Он поступил в Академию изящных искусств, имея в виду стать архитектором. И его можно было увидеть неловко несущим свои папки для эскизов, в основном полные чистых листов, чья белизна не нарушалась из-за частых и более усердных посещений кафе, а не мастерских. Это были зачатки «прекрасной эпохи набережных Сены и неверных подружек», как сообщает нам его тогдашний сообщник Бернар Лямотт, с которым он разделял «одно молоко с сильным привкусом Перно»[6]. Он позволял себе под давлением семьи познать мирское. И он ходил в слишком коротких брюках, в слишком широком пиджаке и в бабочке, которая смотрелась так, будто вот-вот упадет, в салоны мадам де Ментон, герцогини Вандомской, но особенно – к Ивонне де Лестранж. Он жил в ее особняке № 9 по набережной Малаке, и ему было достаточно лишь спуститься на этаж, чтобы переместиться из хаоса набросков и незаконченных стихов, заполнявших его комнату, к бурным спорам между авторами «Нового французского обозрения». Там он имел возможность следить за наметками редакционной политики и за духом своей эпохи. Будучи хорошим наблюдателем, он подкармливал свои устремления словами Андре Жида, Гастона Галлимара и Жака Копо. Это позволило ему установить твердые духовные ориентиры во времена великих потрясений. Совсем недавно Ницше поставил под сомнение принципы философии, а большевистская революция нарушила равновесие в западной политике. Искусство также испытывало потрясения, в том числе в 1910 году, с появлением абстракционизма Кандинского. Именно в это время, однако, он начал подразумевать для себя иное будущее и увидел себя в качестве инженера и писателя.
* * *
В 1921 году пробил час военной службы. И он пошел по пути своих склонностей – в авиацию, в то время представлявшую собой элитный корпус, состоявший из смельчаков, рисковавших жизнью при каждом полете. В апреле он поступил во 2-й полк истребительной авиации, базировавшийся в Нойхофе, в ближайшем пригороде Страсбурга. Он был назначен в «ползучие», то есть в персонал наземного обслуживания техники, и лишь потом добился разрешения начальства на патент военного летчика. 18 июня он получил первый урок пилотирования на «Фармане F-40» с летным инструктором Робером Аэби, который остался доволен учеником: тот усваивал все очень легко, да плюс быстрота реакции сразу же уберегла его от аварии на борту самого быстрого самолета того времени, который назывался «Сопвич Кэмел»[7].

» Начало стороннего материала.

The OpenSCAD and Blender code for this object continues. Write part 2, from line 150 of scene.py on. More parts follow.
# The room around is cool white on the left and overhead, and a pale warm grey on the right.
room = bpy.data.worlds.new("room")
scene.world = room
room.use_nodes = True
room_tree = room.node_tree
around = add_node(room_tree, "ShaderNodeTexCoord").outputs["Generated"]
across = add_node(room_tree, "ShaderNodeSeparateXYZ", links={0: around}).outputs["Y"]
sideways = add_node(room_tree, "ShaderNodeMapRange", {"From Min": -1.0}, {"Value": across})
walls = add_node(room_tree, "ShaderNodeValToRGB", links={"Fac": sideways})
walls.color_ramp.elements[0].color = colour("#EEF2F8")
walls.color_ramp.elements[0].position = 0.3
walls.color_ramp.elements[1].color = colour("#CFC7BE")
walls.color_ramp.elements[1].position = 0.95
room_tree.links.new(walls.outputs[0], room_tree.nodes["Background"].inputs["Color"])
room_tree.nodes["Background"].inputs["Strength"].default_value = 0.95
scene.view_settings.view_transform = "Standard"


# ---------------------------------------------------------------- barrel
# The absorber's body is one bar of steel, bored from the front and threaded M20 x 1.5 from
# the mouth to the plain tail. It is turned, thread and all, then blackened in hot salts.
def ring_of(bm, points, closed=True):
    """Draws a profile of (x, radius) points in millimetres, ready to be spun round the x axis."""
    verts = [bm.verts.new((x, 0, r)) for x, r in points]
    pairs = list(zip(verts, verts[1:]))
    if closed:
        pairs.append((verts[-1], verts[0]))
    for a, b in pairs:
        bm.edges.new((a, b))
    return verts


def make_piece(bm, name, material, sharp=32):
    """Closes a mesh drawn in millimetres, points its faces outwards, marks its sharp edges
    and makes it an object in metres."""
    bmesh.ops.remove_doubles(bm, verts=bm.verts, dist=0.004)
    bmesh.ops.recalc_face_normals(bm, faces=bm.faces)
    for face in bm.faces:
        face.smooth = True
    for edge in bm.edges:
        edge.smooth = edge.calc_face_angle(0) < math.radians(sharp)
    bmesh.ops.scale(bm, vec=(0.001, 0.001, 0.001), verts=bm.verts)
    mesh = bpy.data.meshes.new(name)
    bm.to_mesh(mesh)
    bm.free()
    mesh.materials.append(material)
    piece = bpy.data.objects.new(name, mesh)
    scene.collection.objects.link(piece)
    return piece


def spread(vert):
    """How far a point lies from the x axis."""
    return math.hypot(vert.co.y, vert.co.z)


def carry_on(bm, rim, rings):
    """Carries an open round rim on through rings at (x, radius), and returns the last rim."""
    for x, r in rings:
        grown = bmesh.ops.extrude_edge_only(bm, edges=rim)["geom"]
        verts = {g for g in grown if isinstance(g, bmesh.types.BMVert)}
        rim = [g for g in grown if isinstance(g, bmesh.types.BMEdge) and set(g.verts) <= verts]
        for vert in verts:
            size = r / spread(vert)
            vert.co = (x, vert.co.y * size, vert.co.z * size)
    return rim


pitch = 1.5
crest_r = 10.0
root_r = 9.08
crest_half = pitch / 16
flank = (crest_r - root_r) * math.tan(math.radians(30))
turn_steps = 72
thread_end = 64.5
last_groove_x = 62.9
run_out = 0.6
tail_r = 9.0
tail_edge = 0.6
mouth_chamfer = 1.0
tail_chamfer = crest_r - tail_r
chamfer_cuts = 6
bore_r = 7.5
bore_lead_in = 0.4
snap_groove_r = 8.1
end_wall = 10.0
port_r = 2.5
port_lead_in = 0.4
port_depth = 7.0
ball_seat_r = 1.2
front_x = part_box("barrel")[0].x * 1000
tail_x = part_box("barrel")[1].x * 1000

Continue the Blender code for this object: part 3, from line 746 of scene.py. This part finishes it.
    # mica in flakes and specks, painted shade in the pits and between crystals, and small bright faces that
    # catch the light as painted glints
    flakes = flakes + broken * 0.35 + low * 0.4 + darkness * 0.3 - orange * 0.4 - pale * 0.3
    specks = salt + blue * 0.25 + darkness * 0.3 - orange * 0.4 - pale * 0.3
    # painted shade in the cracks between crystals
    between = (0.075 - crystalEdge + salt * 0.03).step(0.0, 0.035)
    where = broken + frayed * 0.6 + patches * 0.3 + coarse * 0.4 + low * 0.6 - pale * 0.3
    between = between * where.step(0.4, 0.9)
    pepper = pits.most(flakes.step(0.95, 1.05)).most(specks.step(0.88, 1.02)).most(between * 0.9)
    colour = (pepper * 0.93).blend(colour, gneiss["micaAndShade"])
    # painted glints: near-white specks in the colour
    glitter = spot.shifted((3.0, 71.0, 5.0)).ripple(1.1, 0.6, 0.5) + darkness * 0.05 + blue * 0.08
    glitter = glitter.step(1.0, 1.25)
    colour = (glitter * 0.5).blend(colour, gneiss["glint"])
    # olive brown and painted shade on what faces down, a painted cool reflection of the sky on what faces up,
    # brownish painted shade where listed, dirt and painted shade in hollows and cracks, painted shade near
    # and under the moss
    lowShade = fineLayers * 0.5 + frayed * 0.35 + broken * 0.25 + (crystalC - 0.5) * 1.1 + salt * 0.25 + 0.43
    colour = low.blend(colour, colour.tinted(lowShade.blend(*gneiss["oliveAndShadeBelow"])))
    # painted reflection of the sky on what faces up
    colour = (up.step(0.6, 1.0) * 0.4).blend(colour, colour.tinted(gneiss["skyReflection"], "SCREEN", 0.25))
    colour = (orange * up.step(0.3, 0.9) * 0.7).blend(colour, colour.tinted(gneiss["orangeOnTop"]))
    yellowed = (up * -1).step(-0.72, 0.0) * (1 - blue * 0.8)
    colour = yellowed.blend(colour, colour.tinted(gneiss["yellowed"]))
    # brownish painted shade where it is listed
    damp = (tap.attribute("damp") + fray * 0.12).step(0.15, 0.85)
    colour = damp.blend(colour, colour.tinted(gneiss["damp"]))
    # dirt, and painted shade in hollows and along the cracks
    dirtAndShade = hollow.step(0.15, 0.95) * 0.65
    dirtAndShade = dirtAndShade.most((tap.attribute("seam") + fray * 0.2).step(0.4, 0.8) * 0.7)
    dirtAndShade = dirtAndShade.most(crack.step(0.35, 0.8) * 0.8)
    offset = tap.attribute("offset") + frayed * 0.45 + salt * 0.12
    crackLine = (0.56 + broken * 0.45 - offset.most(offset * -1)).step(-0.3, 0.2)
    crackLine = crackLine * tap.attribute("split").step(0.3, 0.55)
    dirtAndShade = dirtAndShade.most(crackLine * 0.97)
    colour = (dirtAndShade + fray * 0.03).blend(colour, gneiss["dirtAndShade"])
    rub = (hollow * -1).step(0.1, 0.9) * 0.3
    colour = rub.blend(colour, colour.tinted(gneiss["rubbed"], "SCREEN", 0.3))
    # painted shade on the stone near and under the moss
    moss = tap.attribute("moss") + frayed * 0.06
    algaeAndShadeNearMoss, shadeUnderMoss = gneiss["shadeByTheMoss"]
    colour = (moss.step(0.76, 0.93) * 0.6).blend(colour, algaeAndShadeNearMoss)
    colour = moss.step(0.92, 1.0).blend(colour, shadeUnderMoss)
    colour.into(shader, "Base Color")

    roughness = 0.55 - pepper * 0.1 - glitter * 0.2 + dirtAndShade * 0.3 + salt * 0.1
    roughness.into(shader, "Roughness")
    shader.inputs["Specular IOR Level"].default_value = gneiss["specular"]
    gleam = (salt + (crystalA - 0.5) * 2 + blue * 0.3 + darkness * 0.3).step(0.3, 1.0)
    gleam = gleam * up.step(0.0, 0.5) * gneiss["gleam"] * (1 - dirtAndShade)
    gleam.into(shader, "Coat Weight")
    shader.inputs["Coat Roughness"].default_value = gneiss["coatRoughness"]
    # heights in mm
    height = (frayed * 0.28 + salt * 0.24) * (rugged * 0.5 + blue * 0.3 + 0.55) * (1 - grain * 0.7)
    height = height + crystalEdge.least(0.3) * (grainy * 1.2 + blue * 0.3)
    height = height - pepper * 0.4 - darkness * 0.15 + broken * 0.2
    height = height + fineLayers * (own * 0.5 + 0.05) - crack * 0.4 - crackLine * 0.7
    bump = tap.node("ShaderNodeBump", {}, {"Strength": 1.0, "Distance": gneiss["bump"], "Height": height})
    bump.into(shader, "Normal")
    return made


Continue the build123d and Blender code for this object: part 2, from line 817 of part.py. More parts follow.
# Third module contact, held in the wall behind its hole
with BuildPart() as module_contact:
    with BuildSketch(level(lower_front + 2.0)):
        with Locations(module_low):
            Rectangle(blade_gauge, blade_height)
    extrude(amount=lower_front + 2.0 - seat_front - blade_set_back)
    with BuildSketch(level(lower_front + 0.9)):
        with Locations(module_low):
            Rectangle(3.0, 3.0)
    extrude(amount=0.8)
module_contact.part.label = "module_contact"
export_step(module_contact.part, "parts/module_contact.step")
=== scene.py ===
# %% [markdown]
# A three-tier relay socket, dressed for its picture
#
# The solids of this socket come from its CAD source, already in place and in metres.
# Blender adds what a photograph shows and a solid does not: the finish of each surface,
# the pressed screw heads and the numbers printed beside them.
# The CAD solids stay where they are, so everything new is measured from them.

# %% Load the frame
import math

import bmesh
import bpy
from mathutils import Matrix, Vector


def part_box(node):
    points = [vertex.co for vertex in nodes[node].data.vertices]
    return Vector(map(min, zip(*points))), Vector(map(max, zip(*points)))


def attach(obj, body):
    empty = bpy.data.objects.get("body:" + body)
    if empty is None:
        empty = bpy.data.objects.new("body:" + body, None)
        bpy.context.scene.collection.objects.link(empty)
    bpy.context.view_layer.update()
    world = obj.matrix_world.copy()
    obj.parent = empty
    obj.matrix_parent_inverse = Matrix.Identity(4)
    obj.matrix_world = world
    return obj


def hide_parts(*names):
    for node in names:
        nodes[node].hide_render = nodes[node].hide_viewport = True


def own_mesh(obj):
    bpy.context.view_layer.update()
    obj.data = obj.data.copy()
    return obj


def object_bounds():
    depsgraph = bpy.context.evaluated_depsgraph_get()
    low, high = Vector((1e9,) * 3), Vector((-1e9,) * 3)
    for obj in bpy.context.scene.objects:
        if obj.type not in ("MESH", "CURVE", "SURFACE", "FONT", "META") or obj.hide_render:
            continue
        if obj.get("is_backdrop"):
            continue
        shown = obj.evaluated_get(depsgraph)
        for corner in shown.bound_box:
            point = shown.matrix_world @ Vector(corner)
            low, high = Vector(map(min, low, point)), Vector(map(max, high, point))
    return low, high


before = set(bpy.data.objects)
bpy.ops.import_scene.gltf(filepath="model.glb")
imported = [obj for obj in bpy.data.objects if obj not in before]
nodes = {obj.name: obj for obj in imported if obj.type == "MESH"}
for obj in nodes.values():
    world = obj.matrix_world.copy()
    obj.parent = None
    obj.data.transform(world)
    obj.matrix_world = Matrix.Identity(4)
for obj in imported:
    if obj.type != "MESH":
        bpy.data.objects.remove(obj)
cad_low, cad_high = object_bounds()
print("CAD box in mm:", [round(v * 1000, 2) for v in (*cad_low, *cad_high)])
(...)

В середине июля он получил возможность погрузиться в детали ремесла авиатора во время назначения в Марокко. Там он наслаждался, прогуливая занятия, и познавал вкус одиночества во время летных часов. Он получил обучение в пустыне, но в нем пока еще не было ничего от подвижника, и он жаловался матери на монотонность пейзажа: «Вы думаете, что мой разум питает вид тринадцати камней и десяти пучков травы? Это хорошо в романах. В действительности же это одурманивает. При этом ничего не думаешь, совершенно ничего». В самом деле, ему часто было невмоготу. Там он так скучал по зеленым полям Бюгэ, что рвал листья редких деревьев, встречавшихся у него на пути, и потом раскладывал их по всей длине стола. Тем не менее, именно в этой обстановке начали проклевываться его литературные способности, плоды еще неизвестного ему призвания. По сути, то же, что привело его к авиации (он получил патент в декабре), раскрыло и его писательские таланты.